Giorgos Bourogiannis

  • Early Career Fellow in Hellenic Studies 2023-24
    • Independent Researcher


Research topic during fellowship: Shifting between scripts. The paradoxical advent of the Greek alphabet on Cyprus.

Giorgos Bourogiannis studied archaeology at the University of Athens. He was awarded his master's degree by the University of Edinburgh and completed his PhD on Cypriot and Phoenician pottery in the Early Iron Aegean at the University of Athens. Part of his doctoral research was conducted at the University of Cyprus and the University of Rome La Sapienza, where he was tutored on Phoenician epigraphy.
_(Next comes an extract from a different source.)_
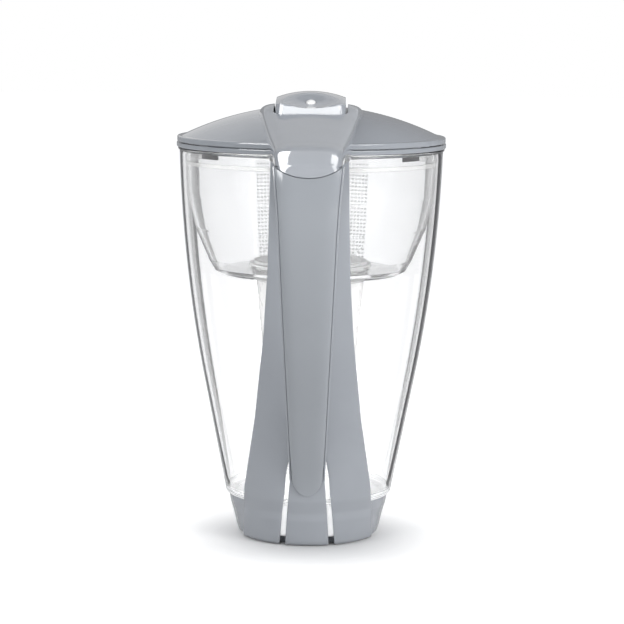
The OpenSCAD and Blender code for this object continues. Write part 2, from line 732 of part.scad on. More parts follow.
module fill_flap() {
  color("slategray") difference() {
    union() {
      difference() {
        intersection() {
          crown(crown_radius);
          union() {
            intersection() {
              drum(drum_radius, flap_half, drum_corner);
              translate([-40, -90, 249.5]) cube([80, 90 - 30, 40]);
            }
            difference() {
              translate([0, 0, 240]) linear_extrude(40) flap_plan(flap_half, 13);
              translate([0, 0, dome_z]) sphere(r = dome_radius + 0.4, $fn = 180);
            }
          }
        }
        difference() {
          intersection() {
            crown(crown_radius - flap_wall);
            union() {
              drum(drum_radius - 2, flap_half - 2, drum_corner - 2);
              translate([0, 0, 230]) linear_extrude(50) flap_plan(flap_half - 2, 13);
            }
          }
          dish(flap_wall);
        }
        dish(0);
      }
      for (s = [-1, 1]) translate([s < 0 ? -flap_half + 0.5 : 13, -hinge_back, hinge_z])
        rotate([0, 90, 0]) cylinder(h = flap_half - 13.5, r = 4);
      at_lens() translate([0, 0, -7]) cylinder(h = 5.8, r = 7.8);
    }
    at_lens() translate([0, 0, -9]) cylinder(h = 6.4, r = 6.5);
    at_lens() translate([0, 0, -4]) cylinder(h = 8, r = lens_radius + gap);
    translate([-40, -hinge_back, hinge_z]) rotate([0, 90, 0])
      cylinder(h = 80, r = pin_radius + run);
  }
}

module flap_seal() {
  color("gainsboro") difference() {
    intersection() {
      crown(crown_radius - flap_wall - bond);
      translate([0, 0, 250]) linear_extrude(20) fill_plan(fill_half + 2.2);
    }
    translate([0, 0, 240]) linear_extrude(40) fill_plan(fill_half + 0.6);
    translate([0, 0, dome_z]) sphere(r = dome_radius + gap + bond, $fn = 180);
  }
}

module flap_pin(s) {
  translate([s < 0 ? -26 : 14, -hinge_back, hinge_z]) rotate([0, 90, 0])
    cylinder(h = 12, r = pin_radius);
}

module flap_pin_left() {
  color("silver") flap_pin(-1);
}

module flap_pin_right() {
  color("silver") flap_pin(1);
}

module indicator_lens() {
  color("white") at_lens() difference() {
    union() {
      translate([0, 0, -1.6]) cylinder(h = 1.9, r = lens_radius);
      intersection() {
        translate([0, 0, 0.3 + lens_rise - lens_ball]) sphere(r = lens_ball);
        cylinder(h = 3, r = lens_radius);
      }
    }
    translate([0, 0, -3]) cylinder(h = 1.8, r = 1.2);
  }
}

module indicator_module() {
  color("ivory") at_lens() difference() {
    translate([0, 0, -8.2]) cylinder(h = 5.4, r = 6.4);
    translate([0, 0, -9]) cylinder(h = 3.5, r = 5.1);
  }
}

module coin_cell() {
  color("silver") at_lens() translate([0, 0, -8.1]) cylinder(h = 2.5, r = 5);
}

glass_jug();
base_shell();
foot_pad();
rear_spine();
top_collar();
handle_frame();
grip_cover();
hopper();
hopper_seal();
hopper_lug_left();
hopper_lug_right();
spout_screen();
cartridge_shell();
cartridge_cap();
cartridge_seal();
filter_media();
cartridge_mesh();
lid_shell();
lid_hood();
lid_seal();
fill_flap();
flap_seal();
flap_pin_left();
flap_pin_right();
indicator_lens();
indicator_module();
coin_cell();
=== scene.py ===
# The water filter pitcher dressed for its picture, in metres, in the frame of the solids.
import json
import math

import bmesh
import bpy
from mathutils import Matrix, Vector


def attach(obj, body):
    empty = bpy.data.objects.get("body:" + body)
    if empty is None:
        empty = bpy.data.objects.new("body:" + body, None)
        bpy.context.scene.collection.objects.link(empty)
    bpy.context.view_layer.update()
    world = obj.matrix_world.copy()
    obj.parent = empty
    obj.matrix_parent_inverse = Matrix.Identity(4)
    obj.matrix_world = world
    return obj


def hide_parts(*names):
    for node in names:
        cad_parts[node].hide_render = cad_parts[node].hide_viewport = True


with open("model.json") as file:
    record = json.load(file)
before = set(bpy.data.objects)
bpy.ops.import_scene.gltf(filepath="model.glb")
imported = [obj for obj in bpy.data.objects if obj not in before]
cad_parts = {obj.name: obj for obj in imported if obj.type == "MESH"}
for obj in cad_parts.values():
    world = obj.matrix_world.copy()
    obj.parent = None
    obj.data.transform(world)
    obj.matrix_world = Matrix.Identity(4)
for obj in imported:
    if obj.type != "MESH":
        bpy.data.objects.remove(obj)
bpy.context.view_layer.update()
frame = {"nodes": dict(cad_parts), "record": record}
scene = bpy.context.scene
MM = 0.001


# ---------------------------------------------------------------- materials
def shader(name):
    """A new node material: its nodes, links and Principled shader."""
    m = bpy.data.materials.new(name)
    m.use_nodes = True
    nodes = m.node_tree.nodes
    return m, nodes, m.node_tree.links, nodes["Principled BSDF"]


def noise(nodes, links, scale, detail=3.0, rough=0.5, stretch=(1, 1, 1)):
    """Noise over the object's own coordinates."""
    coord = nodes.new("ShaderNodeTexCoord")
    mapping = nodes.new("ShaderNodeMapping")
    mapping.inputs["Scale"].default_value = stretch
    tex = nodes.new("ShaderNodeTexNoise")
    tex.inputs["Scale"].default_value = scale
    tex.inputs["Detail"].default_value = detail
    tex.inputs["Roughness"].default_value = rough
    links.new(coord.outputs["Object"], mapping.inputs["Vector"])
    links.new(mapping.outputs["Vector"], tex.inputs["Vector"])
    return tex.outputs["Fac"]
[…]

He has been a postdoctoral visiting fellow at the University of Cambridge – Faculty of Classics, and at the Getty Research Institute in Los Angeles, under the Getty Scholars Programme “Phoenicians, Philistines, and Canaanites: The Levant and the Classical World”. He has worked at the Archaeological Institute of Aegean Studies, as a Curator at the Greek and Roman Department of the British Museum, as A.G. Leventis postdoctoral fellow at the Medelhavsmuseet in Stockholm, and as a postdoctoral research associate at the Institute of Historical Research of the National Hellenic Research Foundation, where he was the principal investigator of the project “Cypriot connectivity in the Mediterranean from the Late Bronze Age to the end of the Classical period”. Furthermore, he has been employed as an adjunct lecturer at the University of Athens, the Hellenic Open University, and the University of the Aegean. He has participated in several fieldwork projects in Greece, Italy, Egypt, Cyprus, and Lebanon, where he has organized and published two international conferences on ancient Cyprus. His current research focuses on the Cypriot cult, the political landscape of the island, and its epigraphy during the early first millennium BC, viewed in relation to contacts with the Aegean.